A: Note that for every odd prime $p$, the finite group ${\rm PSL}(2,p)$ has an irreducible complex character of degree $p$, and has order $\frac{p(p^{2}-1)}{2}$.  Hence if $n = p_{1}^{a_{2}}\ldots p_{r}^{a_{r}}$ where each $a_{i} \in \mathbb{N}$ and the $p_{i}$ are distinct odd primes, then there is a finite group $G$ of order less than 
$\frac{n^{3}}{2^{t}}$, where $t$ is the number of odd prime divisors of $n$ (counting multiplicities), which has a faithful complex irreducible character of degree $n$. The group $G$ is a direct product of groups of the form ${\rm PSL}(2,p_{i})$
($a_{i}$ factors ${\rm PSL}(2,p_{i})$ for each $i$). If $n$ is as above, and $h = 2^{a}n$ for some positive integer $a$, then we may take the direct product of $a$ copies of ${\rm SL}(2,2)$ with the previous group to obtain a group of order less than $\left(\frac{3}{4}\right)^{a} \frac{h^{3}}{2^{t}}$ with an irreducible character of degree $h$ (and if $h = 2^{a}$, a case which, strictly speaking, we have not yet covered, we obtain a group of order $\frac{2^{3a}3^{a}}{4^{a}}$ with a faithful complex irreducible character of degree $2^{a}$).

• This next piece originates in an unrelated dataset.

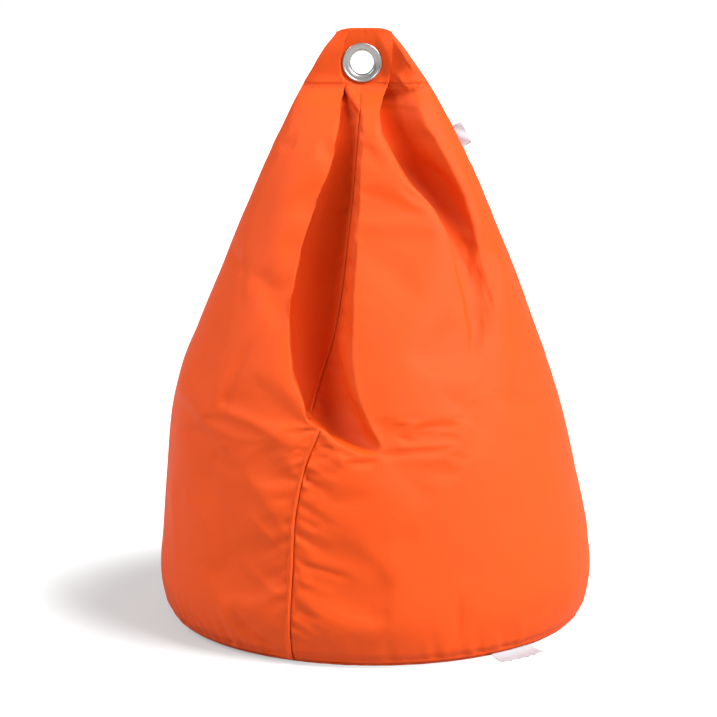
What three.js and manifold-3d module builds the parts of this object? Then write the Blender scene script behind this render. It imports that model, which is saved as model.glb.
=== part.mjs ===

Actually, since $S_{4}$ has an irreducible character of degree $4$, 
we can find a group of order $(24)^{\frac{a}{2}}$ with an irreducible character of degree $2^{a}$ when $a \geq 2$ is even, which improves $6^{a}.$ Likewise, we can find a group of order $ 6 \times (24)^{\frac{a-1}{2}}$ with an irreducible character of degree $2^{a}$ when $a \geq 1$ is odd, which improves $6^{a}$ for $a \geq 3$ So this improvement could also be used to improve cases when $h$ above is even).
This is only a marginal improvement of the bound obtained by the construction in the question, and does not impact on the optimal choice of $e$ asked for.